Matthew Mistele, a high school freshman at the Bear Creek School in Redmond, Wash., likes to play tennis, soccer, golf, and paintball — the typical types of activities you might expect from a teenager. But how many 14-year-olds can say they’ve developed a game for Xbox?
Called “Warthog Wars,” Matthew’s game is available for $3 on the Microsoft Xbox Indie Games Store — complete with multiple game modes, a survival mode, and an Xbox Live mode for online multiplayer gaming. It’s the result of more than 400 hours of development time by Matthew, and about 6,000 lines of code. Windows PC versions of the game are available through his website, matthewmistele.com.
If Matthew’s last name sounds familiar, it’s because he’s the son of Bryan Mistele, the CEO of Kirkland-based traffic technology company INRIX and a former Microsoft executive. His mom, Priscilla Mistele, is a former Microsoft product manager, so technology runs in the blood.
Matthew began programming with Scratch, the introductory programming environment for kids, developed by MIT; and later expanded to Alice, developed by Carnegie Mellon, before moving on to more advanced languages. By age 11, he had decided to make video games, and by age 12, he was creating simple games. He up with the idea for “Warthog Wars” a year ago. He was just learning C# and had never written for the Xbox before.
“To say I’m surprised by the perseverance and passion I’ve seen in my son on this project would be a huge understatement,” says Bryan Mistele, who helped occasionally with bug fixes but says he actaully wasn’t the best teacher, having not written a program himself in 25 years.
Meet our new Geek of the Week, Matthew Mistele, and continue reading for answers to our questionnaire.
What do you do, and why do you do it? I make games and apps for the Xbox 360, PC, and I am learning how to create apps for smartphones. It’s fun to create something from nothing that people would actually enjoy. I also enjoy solving really hard problems and programming is full of them.
Where do you find your inspiration? My friends – I want to make video games that they would like to play.
What’s the one piece of technology you couldn’t live without, and why? I could not live without my computer, because I use it every day. If I didn’t have it, I couldn’t develop any more games.
Your best tip or trick for managing everyday work and life. (Help us out, we need it.) Break big goals down into smaller, more manageable tasks. Then reward yourself for doing those smaller tasks. Over time, doing all of those small tasks will help you achieve your big goals. Pick a reward that motivates you. For me, it’s playing video games online with my friends.
Mac, Windows or Linux? Windows!
Kirk, Picard, or Janeway? Definitely the new Kirk — Chris Pine and Zachary Quinto rock.

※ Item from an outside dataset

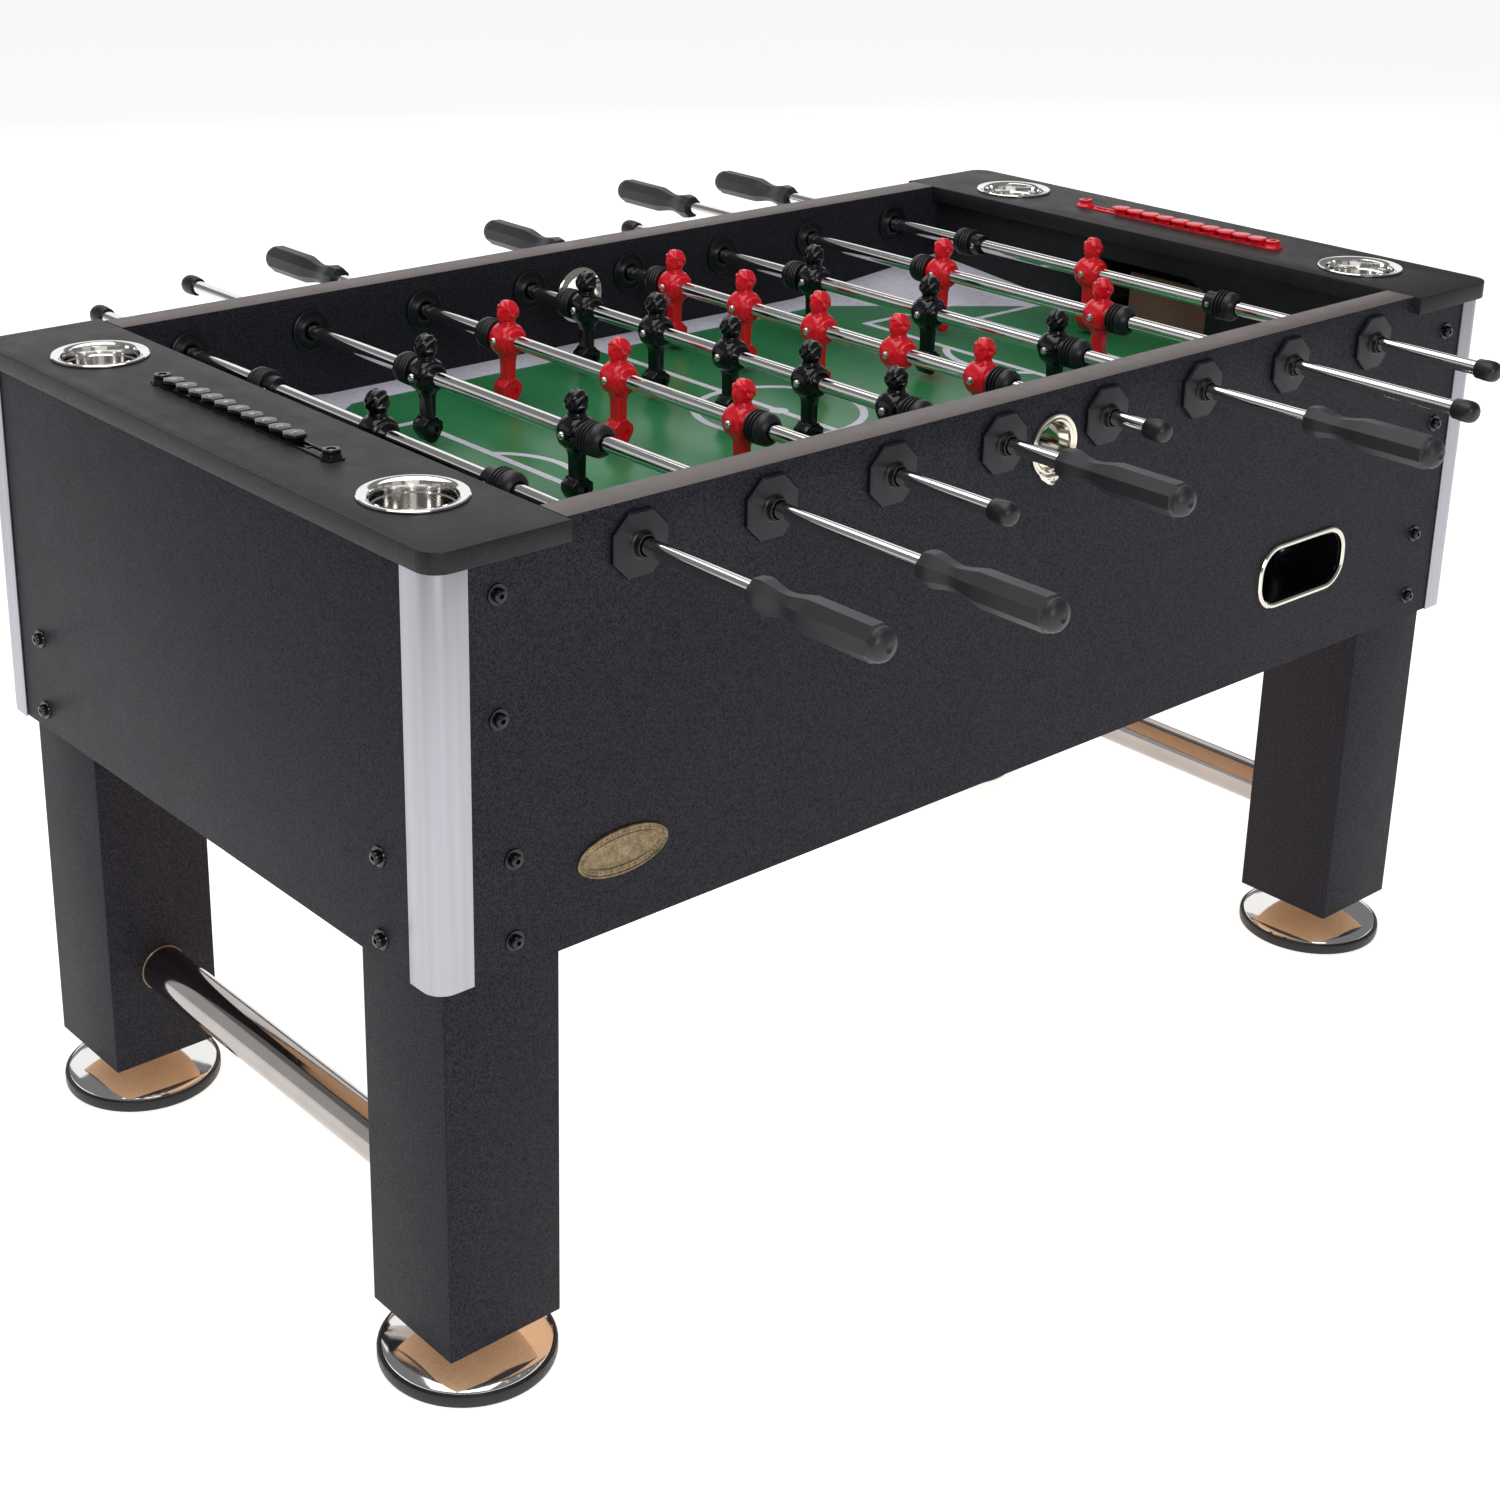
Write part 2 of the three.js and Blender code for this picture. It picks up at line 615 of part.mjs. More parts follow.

Transporter, Time Machine or Cloak of Invisibility? Cloak of Invisibility! That would be so cool!
If someone gave me $1 million to launch a startup, I would … Create the next big smartphone app that everyone needs… I’m working on a few ideas. I was even tempted to make a pitch at the Startup Weekend my Dad took me to. Even without a million dollars, I think I can do this.
I once waited in line for … I once waited in line for an hour and a half to play 10 minutes of the Titanfall alpha at the PAX Seattle Conference. Totally worth it!
Your role models: Ed Fries— He overcame tons of different obstacles to get the Xbox to be Microsoft’s first console (I read a book on this), and of course, my Dad – he started his own super-cool technology company called INRIX.
Greatest Game in History Halo 3
Best Gadget Ever: Siri
First Computer: A hand-me-down, outdated Dell workstation from my parents. I quickly out grew it!
Favorite App: My favorite app is Angry Birds, but my Dad said to say INRIX Traffic. Of course, I’m only 14, so I can’t drive… : )
Favorite Cause: Helping kids – I get to spend my mid-winter break building a house for a family in Ensenada, Mexico. They currently live in a mud hut. Having housing will hopefully allow the kids to attend school rather than working in the fields. I also got to spend a couple of weeks helping kids at Camp Sambica last summer.
Most important technology of 2014: The Xbox One of course!
Most important technology of 2016: Working on it! : )
Final words of advice for your fellow geeks: Never give up! I spent hours on hours working on my game almost every weekend for the past year. My first attempt at Warthog Wars was an epic fail, but I didn’t give up and neither should you! Don’t be afraid of failure — I learned so much from it.
Site: www.matthewmistele.com – for fun stuff like my programming blog, the Warthog Wars game trailer video and free PC versions of Warthog Wars.